== TASK DESCRIPTION ==
Write out the whole listing exactly as it stands.

== AVAILABLE DATA ==

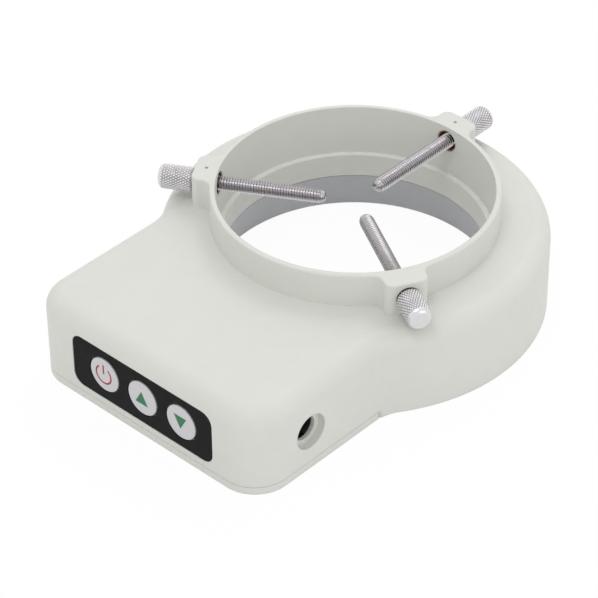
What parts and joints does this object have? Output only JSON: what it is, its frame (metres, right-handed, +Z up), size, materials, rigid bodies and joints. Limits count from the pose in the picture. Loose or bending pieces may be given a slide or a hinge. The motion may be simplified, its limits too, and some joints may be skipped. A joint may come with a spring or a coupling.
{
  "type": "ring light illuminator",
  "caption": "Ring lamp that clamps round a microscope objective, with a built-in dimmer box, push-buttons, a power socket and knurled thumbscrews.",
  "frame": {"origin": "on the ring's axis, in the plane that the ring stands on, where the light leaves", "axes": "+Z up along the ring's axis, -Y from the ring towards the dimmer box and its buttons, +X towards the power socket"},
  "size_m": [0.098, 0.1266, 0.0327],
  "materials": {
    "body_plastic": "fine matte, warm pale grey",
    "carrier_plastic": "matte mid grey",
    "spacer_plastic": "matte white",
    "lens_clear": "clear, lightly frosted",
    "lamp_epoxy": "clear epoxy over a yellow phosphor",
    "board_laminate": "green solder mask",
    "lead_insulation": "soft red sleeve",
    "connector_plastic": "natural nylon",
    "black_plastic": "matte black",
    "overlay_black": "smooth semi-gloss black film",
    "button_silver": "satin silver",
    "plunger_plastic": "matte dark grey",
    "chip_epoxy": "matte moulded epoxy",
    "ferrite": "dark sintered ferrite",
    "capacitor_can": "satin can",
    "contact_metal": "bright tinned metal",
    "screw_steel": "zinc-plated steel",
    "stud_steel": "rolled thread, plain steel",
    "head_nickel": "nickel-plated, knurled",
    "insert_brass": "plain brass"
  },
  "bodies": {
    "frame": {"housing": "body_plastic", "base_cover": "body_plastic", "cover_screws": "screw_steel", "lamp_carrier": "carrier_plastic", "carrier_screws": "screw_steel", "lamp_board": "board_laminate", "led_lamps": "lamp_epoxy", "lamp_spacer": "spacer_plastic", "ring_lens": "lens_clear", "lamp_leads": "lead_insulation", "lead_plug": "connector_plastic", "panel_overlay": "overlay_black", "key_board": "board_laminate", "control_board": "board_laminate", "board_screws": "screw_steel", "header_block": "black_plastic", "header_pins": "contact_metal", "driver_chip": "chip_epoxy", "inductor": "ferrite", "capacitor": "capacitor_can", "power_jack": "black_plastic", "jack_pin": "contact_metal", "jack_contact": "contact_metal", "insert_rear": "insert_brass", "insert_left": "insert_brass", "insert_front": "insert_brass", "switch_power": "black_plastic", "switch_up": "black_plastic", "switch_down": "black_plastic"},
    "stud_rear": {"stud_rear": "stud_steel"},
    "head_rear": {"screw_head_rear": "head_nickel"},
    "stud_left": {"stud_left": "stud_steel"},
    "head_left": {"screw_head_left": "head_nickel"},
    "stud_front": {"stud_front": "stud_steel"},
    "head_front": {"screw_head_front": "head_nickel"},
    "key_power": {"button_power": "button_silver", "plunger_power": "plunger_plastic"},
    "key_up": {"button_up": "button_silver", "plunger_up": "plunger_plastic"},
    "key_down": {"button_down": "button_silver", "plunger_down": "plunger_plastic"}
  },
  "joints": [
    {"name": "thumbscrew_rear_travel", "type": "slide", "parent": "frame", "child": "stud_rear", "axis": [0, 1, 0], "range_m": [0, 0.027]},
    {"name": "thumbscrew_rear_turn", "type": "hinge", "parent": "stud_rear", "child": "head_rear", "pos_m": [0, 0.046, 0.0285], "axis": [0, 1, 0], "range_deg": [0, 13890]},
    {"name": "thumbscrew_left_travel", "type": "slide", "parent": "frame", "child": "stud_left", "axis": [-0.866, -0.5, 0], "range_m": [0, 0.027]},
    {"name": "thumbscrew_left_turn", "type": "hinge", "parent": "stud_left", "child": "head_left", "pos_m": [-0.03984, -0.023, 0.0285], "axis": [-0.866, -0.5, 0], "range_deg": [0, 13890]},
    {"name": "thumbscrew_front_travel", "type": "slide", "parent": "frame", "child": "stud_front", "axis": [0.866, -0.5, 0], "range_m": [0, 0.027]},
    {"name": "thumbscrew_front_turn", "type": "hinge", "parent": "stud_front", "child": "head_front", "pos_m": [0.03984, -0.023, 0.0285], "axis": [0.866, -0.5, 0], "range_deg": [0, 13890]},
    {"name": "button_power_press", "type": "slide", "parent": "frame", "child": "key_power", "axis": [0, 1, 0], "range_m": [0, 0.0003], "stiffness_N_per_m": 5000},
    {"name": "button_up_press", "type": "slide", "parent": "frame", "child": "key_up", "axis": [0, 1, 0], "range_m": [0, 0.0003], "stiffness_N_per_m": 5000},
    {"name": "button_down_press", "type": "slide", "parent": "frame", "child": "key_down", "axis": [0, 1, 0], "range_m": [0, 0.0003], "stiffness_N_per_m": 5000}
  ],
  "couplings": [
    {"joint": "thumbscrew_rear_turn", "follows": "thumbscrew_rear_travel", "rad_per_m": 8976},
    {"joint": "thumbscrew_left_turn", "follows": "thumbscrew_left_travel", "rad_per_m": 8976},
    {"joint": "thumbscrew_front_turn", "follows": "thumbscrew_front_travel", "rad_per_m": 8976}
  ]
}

== ANSWER TO THIS EXERCISE ==
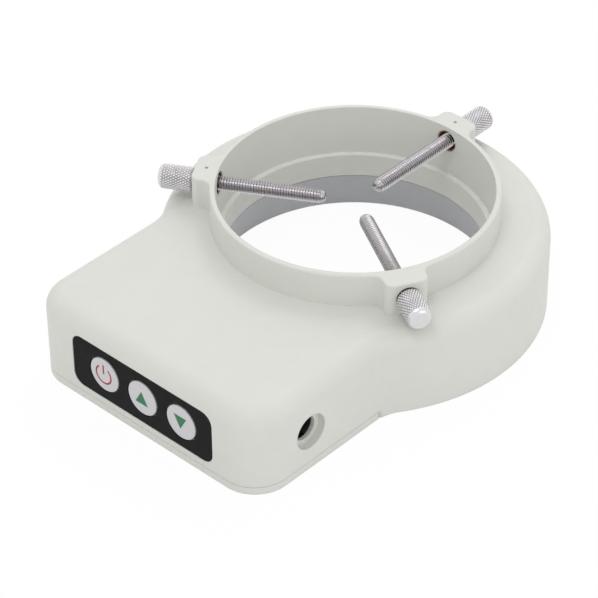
What parts and joints does this object have? Output only JSON: what it is, its frame (metres, right-handed, +Z up), size, materials, rigid bodies and joints. Limits count from the pose in the picture. Loose or bending pieces may be given a slide or a hinge. The motion may be simplified, its limits too, and some joints may be skipped. A joint may come with a spring or a coupling.
{
  "type": "ring light illuminator",
  "caption": "Ring lamp that clamps round a microscope objective, with a built-in dimmer box, push-buttons, a power socket and knurled thumbscrews.",
  "frame": {"origin": "on the ring's axis, in the plane that the ring stands on, where the light leaves", "axes": "+Z up along the ring's axis, -Y from the ring towards the dimmer box and its buttons, +X towards the power socket"},
  "size_m": [0.098, 0.1266, 0.0327],
  "materials": {
    "body_plastic": "fine matte, warm pale grey",
    "carrier_plastic": "matte mid grey",
    "spacer_plastic": "matte white",
    "lens_clear": "clear, lightly frosted",
    "lamp_epoxy": "clear epoxy over a yellow phosphor",
    "board_laminate": "green solder mask",
    "lead_insulation": "soft red sleeve",
    "connector_plastic": "natural nylon",
    "black_plastic": "matte black",
    "overlay_black": "smooth semi-gloss black film",
    "button_silver": "satin silver",
    "plunger_plastic": "matte dark grey",
    "chip_epoxy": "matte moulded epoxy",
    "ferrite": "dark sintered ferrite",
    "capacitor_can": "satin can",
    "contact_metal": "bright tinned metal",
    "screw_steel": "zinc-plated steel",
    "stud_steel": "rolled thread, plain steel",
    "head_nickel": "nickel-plated, knurled",
    "insert_brass": "plain brass"
  },
  "bodies": {
    "frame": {"housing": "body_plastic", "base_cover": "body_plastic", "cover_screws": "screw_steel", "lamp_carrier": "carrier_plastic", "carrier_screws": "screw_steel", "lamp_board": "board_laminate", "led_lamps": "lamp_epoxy", "lamp_spacer": "spacer_plastic", "ring_lens": "lens_clear", "lamp_leads": "lead_insulation", "lead_plug": "connector_plastic", "panel_overlay": "overlay_black", "key_board": "board_laminate", "control_board": "board_laminate", "board_screws": "screw_steel", "header_block": "black_plastic", "header_pins": "contact_metal", "driver_chip": "chip_epoxy", "inductor": "ferrite", "capacitor": "capacitor_can", "power_jack": "black_plastic", "jack_pin": "contact_metal", "jack_contact": "contact_metal", "insert_rear": "insert_brass", "insert_left": "insert_brass", "insert_front": "insert_brass", "switch_power": "black_plastic", "switch_up": "black_plastic", "switch_down": "black_plastic"},
    "stud_rear": {"stud_rear": "stud_steel"},
    "head_rear": {"screw_head_rear": "head_nickel"},
    "stud_left": {"stud_left": "stud_steel"},
    "head_left": {"screw_head_left": "head_nickel"},
    "stud_front": {"stud_front": "stud_steel"},
    "head_front": {"screw_head_front": "head_nickel"},
    "key_power": {"button_power": "button_silver", "plunger_power": "plunger_plastic"},
    "key_up": {"button_up": "button_silver", "plunger_up": "plunger_plastic"},
    "key_down": {"button_down": "button_silver", "plunger_down": "plunger_plastic"}
  },
  "joints": [
    {"name": "thumbscrew_rear_travel", "type": "slide", "parent": "frame", "child": "stud_rear", "axis": [0, 1, 0], "range_m": [0, 0.027]},
    {"name": "thumbscrew_rear_turn", "type": "hinge", "parent": "stud_rear", "child": "head_rear", "pos_m": [0, 0.046, 0.0285], "axis": [0, 1, 0], "range_deg": [0, 13890]},
    {"name": "thumbscrew_left_travel", "type": "slide", "parent": "frame", "child": "stud_left", "axis": [-0.866, -0.5, 0], "range_m": [0, 0.027]},
    {"name": "thumbscrew_left_turn", "type": "hinge", "parent": "stud_left", "child": "head_left", "pos_m": [-0.03984, -0.023, 0.0285], "axis": [-0.866, -0.5, 0], "range_deg": [0, 13890]},
    {"name": "thumbscrew_front_travel", "type": "slide", "parent": "frame", "child": "stud_front", "axis": [0.866, -0.5, 0], "range_m": [0, 0.027]},
    {"name": "thumbscrew_front_turn", "type": "hinge", "parent": "stud_front", "child": "head_front", "pos_m": [0.03984, -0.023, 0.0285], "axis": [0.866, -0.5, 0], "range_deg": [0, 13890]},
    {"name": "button_power_press", "type": "slide", "parent": "frame", "child": "key_power", "axis": [0, 1, 0], "range_m": [0, 0.0003], "stiffness_N_per_m": 5000},
    {"name": "button_up_press", "type": "slide", "parent": "frame", "child": "key_up", "axis": [0, 1, 0], "range_m": [0, 0.0003], "stiffness_N_per_m": 5000},
    {"name": "button_down_press", "type": "slide", "parent": "frame", "child": "key_down", "axis": [0, 1, 0], "range_m": [0, 0.0003], "stiffness_N_per_m": 5000}
  ],
  "couplings": [
    {"joint": "thumbscrew_rear_turn", "follows": "thumbscrew_rear_travel", "rad_per_m": 8976},
    {"joint": "thumbscrew_left_turn", "follows": "thumbscrew_left_travel", "rad_per_m": 8976},
    {"joint": "thumbscrew_front_turn", "follows": "thumbscrew_front_travel", "rad_per_m": 8976}
  ]
}